FIG · 01·Runtime cycle topology

01model scan
02healthcheck
03ingest
04extract
05index
06normalize
07constrain
08features
09rank
10train
11explain
12claim QA
13learn
14cognition
15provenance
16ledger write

Block gate · halts on failure (entered before stages 09 & 15)Ledger path · stages 15 & 16 prepare provenance and register records

Sixteen stages execute in order. Stage 16 registers approved Ledger records. Local snapshots are supplemental. The two block-gates halt the cycle on failure.

Three of those stages — pattern learning, score and rank, bounded feedback — no-op when their preconditions are unmet. They record a warning and continue; they do not halt the cycle or create an active-learning claim. The full walkthrough lives in How a discovery cycle works.

Pick your path

The docs are organised into six groups. Three reading paths are pre-sequenced for the readers most likely to land here. Each path is four pages and takes about thirty minutes of attentive reading.

For scientists evaluating the research approach. What Protean is → How a discovery cycle works → Failure-aware optimization → Scientific boundaries. You will see the end-to-end methodological walkthrough, the distinctive commitment to negative evidence as memory, and the integrity contract that says rankings are prioritization, not validation.

For infrastructure engineers evaluating the system. System overview → Runtime architecture → Galen → Provenance layer. You will see the layered platform map, the execution layer with cycle contract and replay, the orchestration kernel that verifies the workflow without becoming the truth layer, and the cryptographic substrate that turns each cycle into a verifiable artifact.

For governance and compliance reviewers auditing control surfaces. Scientific boundaries → Disclosure boundary → Bounded learning → Galen. You will see the eight code-enforced rules the runtime ships with, the publication boundary that separates public sequence provenance from private salts and internals, the bounded-learning envelope that prevents drift, and the orchestration kernel's complete refusal list.

Browse by topic

Six groups, twenty-six pages. The sidebar carries the full list; below is the one-line orientation for each group.

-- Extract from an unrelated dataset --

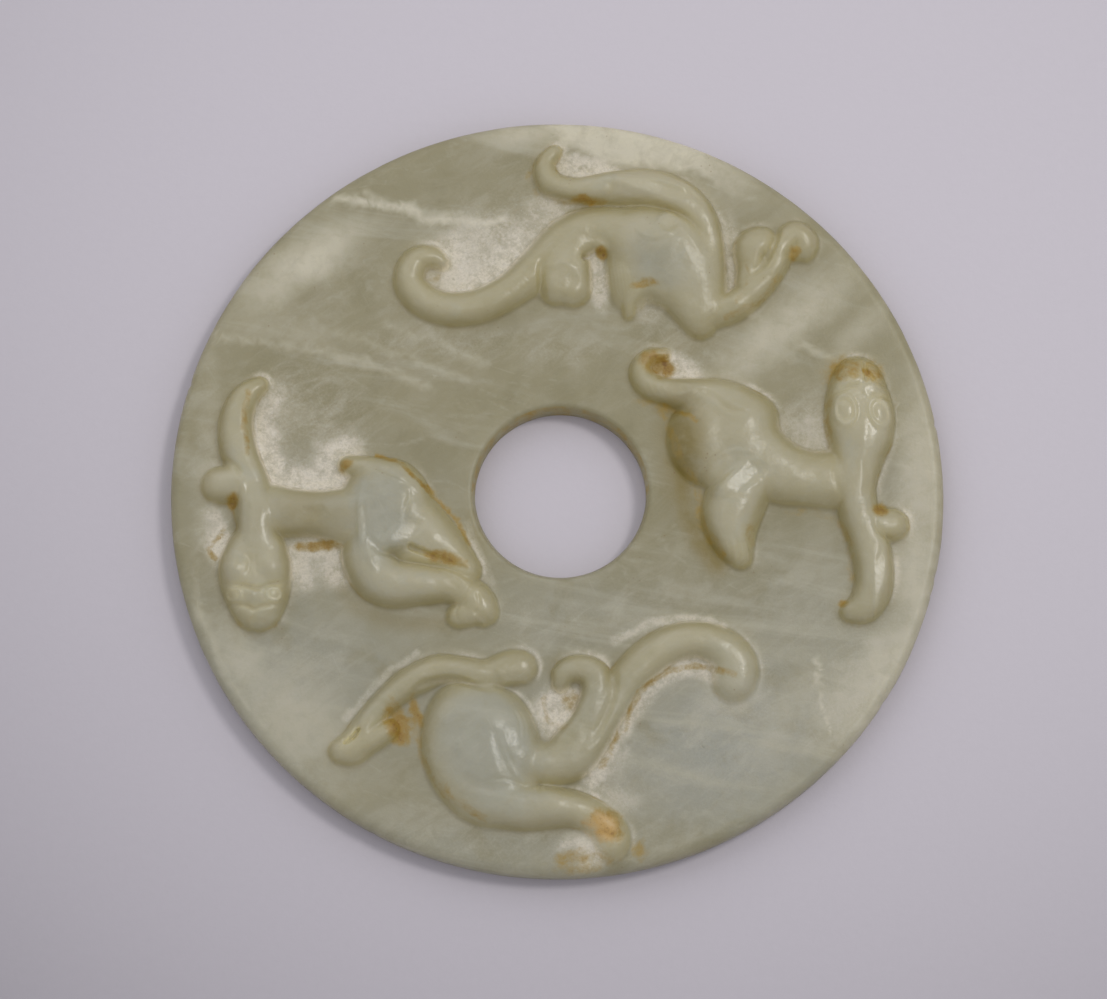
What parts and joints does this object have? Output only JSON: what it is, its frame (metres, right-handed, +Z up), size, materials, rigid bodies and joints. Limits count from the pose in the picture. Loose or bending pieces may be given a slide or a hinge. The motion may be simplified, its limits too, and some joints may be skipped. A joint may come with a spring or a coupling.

Overview — start here; what the system is and what it does. Four pages.
Runtime — the scheduled scientific execution layer and the cycle contract. Four pages.
Evidence layer — how scientific information enters and is organised. Five pages.
Reasoning & memory — how the system reasons, remembers, and stays in bounds. Five pages.
Provenance & disclosure — what is recorded, anchored, and made publicly verifiable. Four pages.
Operations & governance — who is in charge, what is reserved, where this is going. Four pages.

What this surface is, and is not

The docs describe the runtime as systems research. They name what is implemented, what is partial, what is target, and what is reserved. They expose full sequences for intentionally published candidates and families, while scoring internals, embeddings, private manifests, provider secrets, and unfiled IP stay in the private vault by construction.